Hate because the gun’s handling characteristics didn’t suit me at all. I couldn’t get it to swing properly and, though it fitted me tolerably well, it always shot on the high side – a bit like trying to
shoot the sporting disciplines with a trap gun. This highlighted the fact that some shooters perform best with a Beretta style gun, with a shallow action and the barrels hinged on stub pins, while
others do best with a deeper-actioned gun, typified by Browning and Mirokus.

To many shooters the 682 was brilliant, and it became Beretta’s most successful competition gun, used by a huge proportionof the UK’s leading sporting and FITASC champions. To the manufacturer’s credit, it tuned and tweaked the handling over the years, and as the design aged it
needed very few mechanical changes. It’s still an evergreen, only overtaken very recently by the new 692.

Over the years, the 682 came in various versions, but if I was buying second-hand I wouldn’t worry too much about the version as long as the gun fitted me and the price was right. Go for condition rather than age – Berettas of 20 and more years old have an excellent reputation for reliability.

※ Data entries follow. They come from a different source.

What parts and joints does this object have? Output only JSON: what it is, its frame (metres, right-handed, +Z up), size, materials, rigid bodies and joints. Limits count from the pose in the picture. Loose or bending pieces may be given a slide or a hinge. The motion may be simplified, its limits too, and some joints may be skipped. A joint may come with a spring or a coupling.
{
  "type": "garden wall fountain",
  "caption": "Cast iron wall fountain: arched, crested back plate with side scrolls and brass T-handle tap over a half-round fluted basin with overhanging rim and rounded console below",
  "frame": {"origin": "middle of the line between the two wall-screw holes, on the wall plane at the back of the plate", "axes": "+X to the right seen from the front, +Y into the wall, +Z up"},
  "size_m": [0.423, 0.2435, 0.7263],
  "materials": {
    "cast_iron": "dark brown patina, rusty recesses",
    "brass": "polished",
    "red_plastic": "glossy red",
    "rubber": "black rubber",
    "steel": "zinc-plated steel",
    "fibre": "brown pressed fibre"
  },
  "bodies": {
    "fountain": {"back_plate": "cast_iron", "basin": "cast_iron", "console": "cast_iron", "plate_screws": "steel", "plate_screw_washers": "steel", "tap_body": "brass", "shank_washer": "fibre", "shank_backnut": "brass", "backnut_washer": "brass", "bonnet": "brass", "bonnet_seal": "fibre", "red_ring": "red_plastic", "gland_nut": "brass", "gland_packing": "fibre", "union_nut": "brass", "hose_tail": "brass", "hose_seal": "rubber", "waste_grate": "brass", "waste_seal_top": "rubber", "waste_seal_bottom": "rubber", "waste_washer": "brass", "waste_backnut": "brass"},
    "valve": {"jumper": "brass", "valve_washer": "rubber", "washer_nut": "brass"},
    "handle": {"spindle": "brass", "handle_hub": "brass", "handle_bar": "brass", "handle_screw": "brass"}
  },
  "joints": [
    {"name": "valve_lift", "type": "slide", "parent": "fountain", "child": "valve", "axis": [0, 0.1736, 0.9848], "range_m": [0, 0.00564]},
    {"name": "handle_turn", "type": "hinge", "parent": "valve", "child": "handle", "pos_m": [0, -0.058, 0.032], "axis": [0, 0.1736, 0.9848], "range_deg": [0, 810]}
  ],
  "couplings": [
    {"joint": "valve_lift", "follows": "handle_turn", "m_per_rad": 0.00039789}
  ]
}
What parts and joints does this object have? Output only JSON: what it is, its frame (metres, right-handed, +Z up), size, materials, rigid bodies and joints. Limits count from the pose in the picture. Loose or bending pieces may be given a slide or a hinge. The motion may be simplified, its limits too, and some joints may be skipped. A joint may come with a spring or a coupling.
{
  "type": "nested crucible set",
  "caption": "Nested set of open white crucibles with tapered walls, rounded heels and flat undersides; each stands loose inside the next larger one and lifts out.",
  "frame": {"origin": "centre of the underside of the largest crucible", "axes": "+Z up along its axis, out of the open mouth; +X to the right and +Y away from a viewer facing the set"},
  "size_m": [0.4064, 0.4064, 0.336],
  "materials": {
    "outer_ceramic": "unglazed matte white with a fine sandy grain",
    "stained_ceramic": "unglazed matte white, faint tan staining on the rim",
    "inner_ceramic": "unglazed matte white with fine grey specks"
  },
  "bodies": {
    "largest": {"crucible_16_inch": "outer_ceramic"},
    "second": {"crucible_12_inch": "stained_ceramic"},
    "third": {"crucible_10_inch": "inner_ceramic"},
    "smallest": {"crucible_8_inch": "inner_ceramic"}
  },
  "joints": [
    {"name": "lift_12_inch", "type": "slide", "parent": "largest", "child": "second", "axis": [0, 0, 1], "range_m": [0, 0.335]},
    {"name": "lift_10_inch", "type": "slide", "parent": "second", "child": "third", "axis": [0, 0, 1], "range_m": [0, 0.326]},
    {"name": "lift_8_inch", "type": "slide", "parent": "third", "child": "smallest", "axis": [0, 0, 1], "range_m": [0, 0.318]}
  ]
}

Contact GMK, tel 01489 579999, or visit www.gmk.co.uk

Secondhand sporters

Beretta 682 Sporter

Browning B25 B2G

In the mid-1960s, Browning teamed up with Miroku of Japan. John Moses Browning’s immortal B25 had become too expensive to manufacture at the headquarter’s factory in Herstal, Belgium, and the company wanted a series of affordable guns to make it a major player in world markets.

The move led to the successful Mirokubuilt Citori, B325, B425, B525 and B725, which were, and are, among the leaders in the US and European markets. So what happened to John Moses’s masterpiece?

Moses filed the patents for his B25 in the 1920s, and boasted of the huge number of steel mixes, machining, hand-fitting operations and tests which went into making it. The B25 was therefore expensive and still is, but it is also one of the most sought-after classic shotguns in the world.

The first guns came on the market in 1926, but John Moses died before he had a chance to fire a
production model. They have been in continuous production since then, with the exception of the war years when Brownings were forced to make military arms for the occupying Germans.

The gun is now handmade mainly to special order in the Browning Custom Shop in Herstal. Top versions must be among the most expensive boxlocks ever made.

There are many versions, most known by strange combinations of letters and numbers such as B2G and D5G, to name two of many. These signify different standards of finish, engravings and woodwork which can be viewed on the Custom Shop website.

The gun illustrated is a B2G, and a new gun costs £12,000 – though the sky’s the limit if you want a real topranking B25s. You should get a good second-hand version for £6,500.